Thanks for all your help. I will keep you posted. smile hugcry

Heidi ~ In- Loving- Memory

Forever in- Loving Memory
Purred: Fri Feb 2, '07 1:46am PST 
I was diagnosed with Hyperthyroidism at age 11.5. Just for the record, one of the first things our Vet told Mom, is that Thyroid glands are almost never malignant, not to say it can't happen, but, it's extremely rare.
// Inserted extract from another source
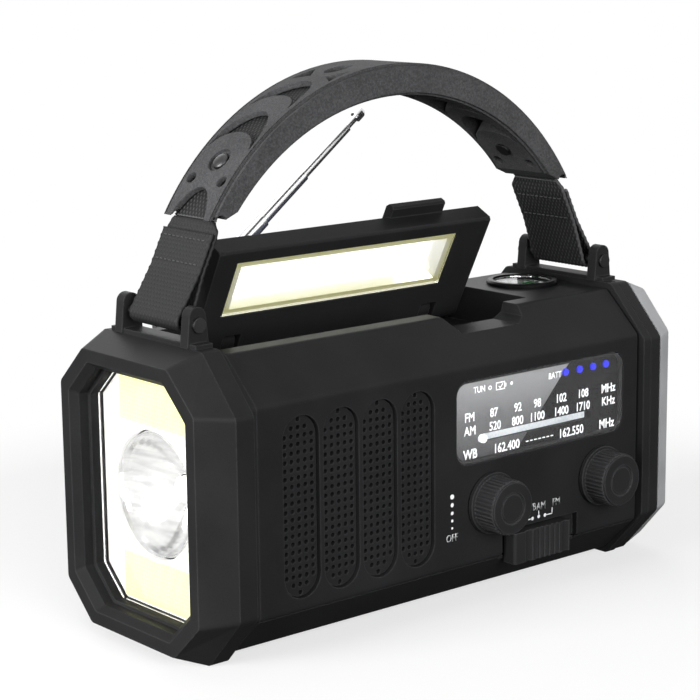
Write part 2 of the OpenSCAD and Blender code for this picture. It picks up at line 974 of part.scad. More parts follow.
module antenna_knuckle() {
    color(silver)
        translate(aerial_base)
            union() {
                translate([0, 0, -4.1])
                    cylinder(h = 1, r = 4.6);
                translate([0, 0, -10])
                    cylinder(h = 6, r = 2.5);
                for (y = [[-3.6, -1.8], [1.8, 3.6]])
                    along_y(y[0], y[1])
                        union() {
                            circle(2.7);
                            translate([-2.7, -3.2])
                                square([5.4, 3.2]);
                        }
                rod_y(-3.7, 3.7, 0, 0, 1);
            }
}

module antenna_tube_1() {
    color(silver)
        on_aerial()
            difference() {
                union() {
                    along_y(-1.5, 1.5)
                        circle(2.5);
                    translate([-2.4, -1.5, 0])
                        cube([4.8, 3, 5.4]);
                    translate([0, 0, 4.6])
                        cylinder(h = 45.4, r = 2.6);
                }
                rod_y(-4, 4, 0, 0, 1.05);
                translate([0, 0, 5.4])
                    cylinder(h = 60, r = 2.15);
            }
}

module tube_section(z0, z1, r, bore) {
    color(silver)
        on_aerial()
            difference() {
                translate([0, 0, z0])
                    cylinder(h = z1 - z0, r = r);
                translate([0, 0, z0 - 1])
                    cylinder(h = z1 - z0 + 2, r = bore);
            }
}

module antenna_tube_2() {
    tube_section(26, 72, 2.1, 1.7);
}

module antenna_tube_3() {
    tube_section(50, 96, 1.65, 1.2);
}

module antenna_rod() {
    color(silver)
        on_aerial()
            union() {
                translate([0, 0, 55.5])
                    cylinder(h = 46, r = 1.15);
                translate([0, 0, 101])
                    cylinder(h = 2.6, r = 1.9);
                translate([0, 0, 103.6])
                    cylinder(h = 1, r1 = 1.9, r2 = 1.2);
            }
}

// ---- crank and generator ----

// Involute tooth outline with n teeth, a little thinner than half the pitch
function gear_points(n, slack = 0.09) =
    let (rp = gear_m * n / 2, rb = rp * cos(20))
    let (ra = rp + gear_m * (n > 20 ? 0.75 : 1), rf = rp - 1.2 * gear_m)
    let (inv = tan(20) * 180 / PI - 20, half = 90 / n - slack / rp * 90 / PI + inv)
    let (r0 = max(rb, rf), ts = [for (i = [0 : 4]) r0 + (ra - r0) * i / 4])
    let (a = [for (r = ts) let (p = acos(rb / r)) half - tan(p) * 180 / PI + p])
    [for (k = [0 : n - 1]) let (c = 360 * k / n) each concat(
        [[rf * cos(c - a[0] - 0.3), rf * sin(c - a[0] - 0.3)]],
        [for (i = [0 : 4]) [ts[i] * cos(c - a[i]), ts[i] * sin(c - a[i])]],
        [for (i = [4 : -1 : 0]) [ts[i] * cos(c + a[i]), ts[i] * sin(c + a[i])]],
        [[rf * cos(c + a[0] + 0.3), rf * sin(c + a[0] + 0.3)]]
    )];

module gear_at(x, n, turn, y0, y1) {
    translate([x, 0, crank_z])
        along_y(y0, y1)
            rotate(turn)
                polygon(gear_points(n));
}

module crank_shaft() {
    color(silver)
        difference() {
            union() {
                rod_y(13.5, 44.6, crank_x, crank_z, 4);
                rod_y(24, 27.9, crank_x, crank_z, 6);
            }
            rod_y(40, 45, crank_x, crank_z, 1.2);
        }
}

module crank_arm() {
    color(dark)
        difference() {
            union() {
                along_y(hy + 0.8, hy + 5.6)
                    union() {
                        translate([crank_x, crank_z - 8])
                            square([crank_r - 1.5, 16]);
                        for (x = [crank_x, crank_x + crank_r - 1.5])
                            translate([x, crank_z])
                                circle(8);
                    }
                rod_y(hy + 0.8, hy + 7.4, crank_x, crank_z, 8);
                // ears of the folding knob
                for (z = [[crank_z - 8, crank_z - 5.2], [crank_z + 5.2, crank_z + 8]]) {
                    rod_z(z[0], z[1], crank_x + crank_r - 1.5, hy + 6, 3.6);
                    box([crank_x + crank_r - 5.1, crank_x + crank_r + 2.1], [hy + 0.8, hy + 6], z);
                }
            }
            box([crank_x + 10.4, crank_x + crank_r + 12], [hy, hy + 12], [crank_z - 5.2, crank_z + 5.2]);
            rod_y(hy, hy + 5.6, crank_x, crank_z, 4);
            rod_z(crank_z - 9, crank_z + 9, crank_x + crank_r - 1.5, hy + 6, 1.55);
        }
}

module knob_yoke() {
    x = crank_x + crank_r - 1.5;
    color(silver)
        union() {
            rod_z(crank_z - 7.8, crank_z + 7.8, x, hy + 6, 1.5);
            rod_z(crank_z - 4.7, crank_z + 4.7, x, hy + 6, 3.2);
            rod_x(crank_x + 13.5, x - 2.5, hy + 6, crank_z, 1.5);
        }
}

module crank_knob() {
    x = crank_x + crank_r - 1.5;
    color(black)
        translate([crank_x + 12, hy + 6, crank_z])
            rotate([0, 90, 0])
                rotate_extrude()
                    polygon([
                        [0, 0], [3.2, 0], [4.2, 0.8], [4.5, 2], [4.5, 9], [4.1, 14], [4.5, 19], [4.1, 20.6],
                        [1.55, 20.6], [1.55, 1.2], [0, 1.2]
                    ]);
}

module drive_gear() {
    color([0.85, 0.84, 0.78])
        difference() {
            gear_at(crank_x, drive_n, 0, 28, 32);
            rod_y(27, 33, crank_x, crank_z, 4);
            for (a = [30 : 60 : 330])
                translate([11 * cos(a), 0, 11 * sin(a)])
                    rod_y(27, 33, crank_x, crank_z, 2.6);
        }
}

module idler_gear() {
    color([0.85, 0.84, 0.78])
        difference() {
            union() {
                gear_at(idler_x, pinion_n, 180 + 180 / pinion_n, 27.6, 32);
                gear_at(idler_x, idler_n, 0, 21, 24);
                rod_y(23.9, 27.7, idler_x, crank_z, 3.4);
            }
            rod_y(20, 33, idler_x, crank_z, 2.05);
        }
}

module generator_pinion() {
    color([0.8, 0.66, 0.35])
        union() {
            gear_at(gen_x, pinion_n, 180 + 180 / pinion_n, 20.6, 24.4);
            rod_y(2, 26, gen_x, crank_z, 1);
        }
}

module generator() {
    color(silver)
        difference() {
            union() {
                rod_y(-6, 14.4, gen_x, crank_z, 12);
                rod_y(14.3, 17.4, gen_x, crank_z, 3);
            }
            rod_y(1, 18, gen_x, crank_z, 1.05);
        }
}

module gear_plate() {
    color([0.6, 0.61, 0.63])
        difference() {
            union() {
                along_y(14.5, 16.5)
                    round_rect([-2, 68.5], [25, 72], 5);
                for (p = [[2.5, 29.5], [2.5, 67], [64, 30], [64, 67]])
                    rod_y(16.4, hy - wall, p[0], p[1], 2.4);
                rod_y(16.4, 32.6, idler_x, crank_z, 2);
            }
            rod_y(14, 17, crank_x, crank_z, 4.05);
            rod_y(14, 17, gen_x, crank_z, 3.05);
        }
}

// ---- electronics, cells and the rear face ----

module circuit_board() {
    color([0.1, 0.35, 0.18])
        union() {
            box([-66, 76], [-11.6, -10], [30, 76]);
            box([-60, -46], [-10, -7], [40, 54]);
            box([-20, -8], [-10, -8], [52, 64]);
            box([4, 20], [-10, -7.5], [58, 68]);
            // ferrite rod aerial in two clips
            rod_x(-55, 45, -18, 72, 4);
            for (x = [-50, 38])
                box([x, x + 4], [-18, -11], [68.5, 75.5]);
        }
}

module battery_cells() {
    color([0.25, 0.45, 0.7])
        for (y = [-6.4, 13])
            union() {
                rod_x(-64.4, 0.6, y, 15.4, 9);
                rod_x(0.5, 2.2, y, 15.4, 2.8);
            }
}

module battery_tray() {
    color(black)
        difference() {
            box([-67, 4.6], [-16.8, 23.4], [4.5, 15]);
            for (y = [-6.4, 13])
                rod_x(-64.6, 2.6, y, 15.4, 9.2);
        }
}

module rear_button(x) {
    union() {
        rod_y(hy - 6, hy + 1.2, x, 60, 4.1);
        rod_y(hy - 4.1, hy - 2.7, x, 60, 5.6);
    }
}

module torch_button() {
    color([0.75, 0.25, 0.12])
        rear_button(-66);
}

module lamp_button() {
    color(grey)
        rear_button(-50);
}

module port_cover() {
    color(black)
        union() {
            along_y(hy - 1.1, hy + 0.5)
                round_rect([-74.6, -43.4], [24.8, 37.6], 1.8);
            rod_x(-72.4, -45.6, hy - 0.2, 23.6, 1);
            box([-72, -46], [hy - 0.9, hy + 0.3], [23.4, 26]);
            along_y(hy + 0.4, hy + 1.4)
                round_rect([-62, -56], [35.4, 37], 0.7);
        }
}

module port_sockets() {
    color(silver)
        for (x = [-68.5, -56.5, -47.8])
            difference() {
                box([x - 3.8, x + (x > -50 ? 2.6 : 3.8)], [hy - 11, hy - 1.7], [27, 33]);
                box([x - 3, x + (x > -50 ? 1.8 : 3)], [hy - 7, hy], [28, 32]);
            }
}

// ---- output ----

main_case();
base_case();
head_shell();
bumper_right();
end_cap();
head_lens();
reflector_plate();
main_reflector();
main_led();
cob_panels();
speaker_grille();
speaker_frame();
speaker_cone();
dial_window();
dial_scale();
dial_pointer();
battery_leds();
volume_knob();
tuning_knob();
volume_pot();
tuning_capacitor();
band_slider();
compass_bowl();
compass_card();
compass_glass();
lid_shell();
solar_panel();
lamp_reflector();
lamp_panel();
lamp_cover();
lid_pin();
strap_brackets();
strap_pins();
strap_left();
strap_right();
strap_core();
handle_grip();
grip_rivets();
antenna_knuckle();
antenna_tube_1();
antenna_tube_2();
antenna_tube_3();
antenna_rod();
crank_shaft();
crank_arm();
knob_yoke();
crank_knob();
drive_gear();
idler_gear();
generator_pinion();
generator();
gear_plate();
circuit_board();
battery_cells();
battery_tray();
torch_button();
lamp_button();
port_cover();
port_sockets();
case_screws();
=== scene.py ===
import math
import bpy
import bmesh
from mathutils import Matrix, Vector


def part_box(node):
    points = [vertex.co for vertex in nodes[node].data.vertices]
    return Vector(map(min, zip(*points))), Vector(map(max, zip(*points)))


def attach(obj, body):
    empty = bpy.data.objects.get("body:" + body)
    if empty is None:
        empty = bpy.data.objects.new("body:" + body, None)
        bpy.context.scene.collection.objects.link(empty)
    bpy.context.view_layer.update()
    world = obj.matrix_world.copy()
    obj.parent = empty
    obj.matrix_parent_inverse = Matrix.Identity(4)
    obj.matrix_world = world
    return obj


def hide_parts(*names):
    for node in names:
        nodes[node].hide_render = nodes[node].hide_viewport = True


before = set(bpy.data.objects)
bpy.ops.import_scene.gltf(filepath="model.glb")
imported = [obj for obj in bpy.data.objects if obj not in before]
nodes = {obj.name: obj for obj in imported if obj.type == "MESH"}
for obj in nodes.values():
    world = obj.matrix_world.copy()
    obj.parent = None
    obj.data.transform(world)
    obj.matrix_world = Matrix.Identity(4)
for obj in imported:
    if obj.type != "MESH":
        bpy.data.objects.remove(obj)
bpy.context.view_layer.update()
print("frame loaded")

mm = 0.001
frontY = -0.039
topZ = 0.094
compassAt = (0.0695, 0.0036)
bevelSamples = 3


# camera and studio
view = {"azimuth": -39.93, "elevation": 11.55, "roll": -0.64, "lens": 107.45,
        "place": (-0.43770, -0.50849, 0.21765)}
az, el, roll = (math.radians(view[k]) for k in ("azimuth", "elevation", "roll"))
back = Vector((math.sin(az) * math.cos(el), -math.cos(az) * math.cos(el), math.sin(el)))
side = (-back).cross(Vector((0, 0, 1))).normalized()
rise = side.cross(-back)
right = side * math.cos(roll) + rise * math.sin(roll)
upward = rise * math.cos(roll) - side * math.sin(roll)
cameraData = bpy.data.cameras.new("camera")
cameraData.lens = view["lens"]
cameraData.sensor_width = 36
cameraData.clip_start = 0.01
camera = bpy.data.objects.new("camera", cameraData)
bpy.context.scene.collection.objects.link(camera)
facing = Matrix((right, upward, back)).transposed().to_4x4()
camera.matrix_world = Matrix.Translation(view["place"]) @ facing
bpy.context.scene.camera = camera
bpy.context.scene.view_settings.view_transform = "Standard"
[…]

I was an easy (very) Cat to give medication to, and my Mom just couldn't afford the radioactive Iodine, plus, I think I would have hated being away from home that long, I would have been so stressed. I did well on medication for about 3 years, and had a wonderful quality of life. Hyperthyroidism is manageable, and treatable. The radio iodine, is the treatment of choice for many, but not all Cats, and is actually a cure, rather than a control.
Your Mom will work with your Vet and he'll help her choose the best options for both of you.
Cat's with Hyperthyroidism can show symptoms of heart problems, because of the overactive Thyroid glands. Once that is brought under control, these symptoms may disappear, mine did.
As for the kidneys, one thing at a time, again, your Vet will check your kidney function and let your Mom know how that looks. I don't think Hyperthyroidism and Kidney failure go hand in hand, it's just that they are both problems most often seen in Senior Cats, so, yes, you can have both. My kidneys were just find, until the very end.
My Mom says to tell your Mom to educate herself about the condition. That's one of the first things that my Vet suggested that Mom do. It will not only reassure her that this condition is treatable, it will help her to be a more informed and proactive partner in your care!